In the last couple of weeks, two key coalition allies of the government have bid goodbye to their PPP partner. This crisis comes in the context of three basic realities in Pakistani politics. First, a growing political distance between President Zardari, who remains the boss of the ruling party and his chosen Prime Minister, Yousuf Raza Gilani. Gilani is seen by Zardari as growing "too big for his boots" and taking decisions in an impulsive knee-jerk fashion, without clearance from the party chief, the latest example being the sacking of two ministers, which was the catalyst for the current crisis.

Second, the Pakistan power structure is today no monolith, controlled exclusively by the military or political establishment. There are multiple power centres now that include the military and the political establishments, a truly independent judiciary run by the powerful and popular Chief Justice of the Supreme Court, a fiercely free media in which there are no ‘holy cows’, and a vibrant civil society, which influences perceptions and public opinion. In other words, no single institution or individual is in charge.

Third, despite the crisis and the confusion in domestic politics, the military has no stomach to part with its hard-won credibility and popularity in the post-Musharraf era through its professionalism and apolitical approach. The military has no desire to meddle in politics or influence the course of political events.
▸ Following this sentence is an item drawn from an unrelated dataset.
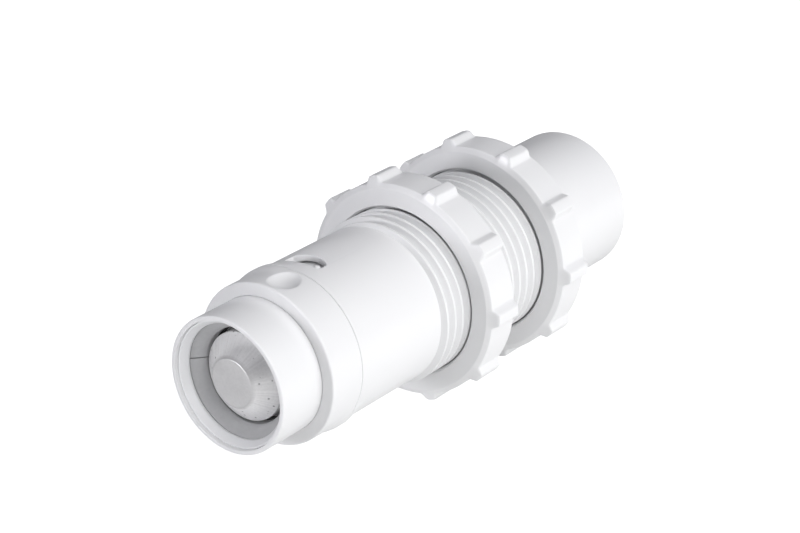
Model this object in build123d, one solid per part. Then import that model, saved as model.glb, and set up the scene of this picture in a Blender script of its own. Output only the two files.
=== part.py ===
from build123d import *
import os
from math import cos, radians, sin, sqrt, tan

# In-line check valve with a bulkhead thread.  Millimetres, +Y is the flow direction,
# +Z is up, and the origin is the centre of the open inlet rim.

# ---- driving dimensions -------------------------------------------------------
NOSE_R = 13.2            # inlet tube, outside
SLEEVE_R = 12.9          # cartridge tube behind the collar face
NOSE_BORE = 12.28        # inlet tube, front bore
TUBE_END = 46.9          # buried end of the cartridge tube
COLLAR_Y0 = 10.48        # exposed face of the twist collar
COLLAR_BORE = 13.32
SKIRT_R = 14.05          # collar skirt inside the body
SEAM_Y = 18.8            # joint line between collar and body
BODY_R = 15.7            # body and collar, outside
THREAD_CREST = 16.62     # G 1 major radius
THREAD_ROOT = 15.35
PITCH = 2.309            # G 1, eleven threads to the inch
FIRST_CREST = 42.8
CREST_COUNT = 18
THREAD_Y0 = 41.9
THREAD_Y1 = 83.2
SPIGOT_R = 14.75         # outlet spigot, outside
OUTLET_BORE = 11.5
LENGTH = 106.35
WINDOW_ANGLE = -3.7      # degrees from +Z toward +X
WINDOW_Y0 = 21.95        # straight edge, toward the inlet
WINDOW_SHOULDER = 24.5   # where the end walls meet the arched edge
WINDOW_Y1 = 25.8         # top of the arch
WINDOW_HALF = 4.0
LATCH_ANGLE = 7.0
LATCH_Y = 22.95
LATCH_R = 0.85
LOBE_ANGLE = -34.0       # grip lobes across the seam
LOBE_R = 13.1
LOBE_OFFSET = 3.1        # lobe axis off the valve axis, so the lobe stands 0.5 proud
DIMPLE_ANGLE = 4.7
DIMPLE_Y = 14.6
NUT_R = 21.5
NUT_FACE_R = 20.5
NUT_T = 7.6
LUG_R = 22.9
LUG_COUNT = 10
FRONT_NUT_Y = 49.5
REAR_NUT_Y = 73.1
POPPET_R = 8.53
POPPET_NOSE_R = 4.6
POPPET_Y0 = 1.43
POPPET_BASE_Y = 4.85
TRAVEL = 8.0             # full opening stroke of the poppet
STEM_R = 3.0
SPRING_R = 5.5
WIRE_R = 0.55
SPRING_Y0 = 10.45
SPRING_Y1 = 33.0
RING_SPLIT_ANGLE = -85.0

FLANK = tan(radians(27.5))


# ---- helpers ------------------------------------------------------------------
def turned(points):
    """Solid of revolution about Y from (radius, y) points."""
    return revolve(make_face(Polyline(*points, close=True)), Axis.Y)


def around(shape, angle):
    """Turn a shape built at the top (+Z) to an angle toward +X."""
    return Rot(0, angle, 0) * shape


def torus_ring(centre_r, section_r, y):
    """O-ring lying round the Y axis."""
    return Pos(0, y, 0) * Rot(90, 0, 0) * Torus(centre_r, section_r)


def thread_outline():
    """Outside thread, as a run of (radius, y) points."""
    half = 0.25
    base = half + (THREAD_CREST - THREAD_ROOT) * FLANK
    points = []
    for i in range(CREST_COUNT):
        y = FIRST_CREST + i * PITCH
        if i > 0:
            points.append((THREAD_ROOT, y - base))
        points.append((THREAD_CREST, y - half))
        points.append((THREAD_CREST, y + half))
        points.append((THREAD_ROOT, y + base))
    return points


# ---- fixed pieces -------------------------------------------------------------
def valve_body():
    """Main moulding: window sleeve, bulkhead thread and outlet spigot."""
    outer = [(BODY_R - 0.25, SEAM_Y), (BODY_R, SEAM_Y + 0.25), (BODY_R, THREAD_Y0)]
    outer += thread_outline()
    outer += [(THREAD_ROOT, THREAD_Y1), (SPIGOT_R, THREAD_Y1 + 0.6)]
    outer += [(SPIGOT_R, LENGTH - 0.5), (SPIGOT_R - 0.5, LENGTH)]
    inner = [(OUTLET_BORE + 0.6, LENGTH), (OUTLET_BORE, LENGTH - 0.6)]
    inner += [(OUTLET_BORE, 47.0), (13.0, 47.0)]
    for y in (39.5, 32.0):
        inner += [(13.0, y + 0.75), (13.95, y + 0.75), (13.95, y - 0.75), (13.0, y - 0.75)]
    inner += [(13.0, 29.2), (14.5, 29.2), (14.5, SEAM_Y)]
    body = turned(outer + inner)
    for turn in (0, 180):
        body -= around(window_cutter(), WINDOW_ANGLE + turn)
        body += around(grip_lobe(SEAM_Y, SEAM_Y + 0.1, 19.4, 21.7), LOBE_ANGLE + turn)
    return body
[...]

So, two things can be ruled out as of now: There will be no military takeover, and among the political forces, none of them is ready right now for an early election, with the country still combating terrorism and trying to overcome the aftermath of the flood devastation.

There can be a range of political options in the current scenario:

  • The PML(N) with 91 members, as the largest opposition group in the National Assembly, can shore up the government without joining it, similar to the support given by the Congress to the Janata Dal in 1979. That would make Mian Nawaz Sharif the "king-maker" in Pakistani politics for the time being.

  • The PML-Q, as the other big opposition party, could throw in its weight with its 51 members to offset the loss of the 33 seats with the two coalition partners who have parted company with the government.

  • President Zardari could also sack the Prime Minister, bringing in a new face and thereby trying to "re-invent" his collapsing government with a new team under a new Prime Minister.

  • The President could also cut across the political divide and try to cobble a government of national unity comprising all parties in parliament for the remaining two-year tenure of the government invoking the "greater national interest" till the elections scheduled in 2013.

Whatever happens, this is a sign of the coming of age and maturity of Pakistani democracy. At no time during this political wrangling has there been any call by the politicians for the military to intervene and, equally important, the military is showing a safe distance from politics, with neither the inclination nor interest to step in. That in itself is a positive sign for Pakistan as it enters what promises to be another turbulent year, with "great disorder under the heavens", as the Chinese would aptly put.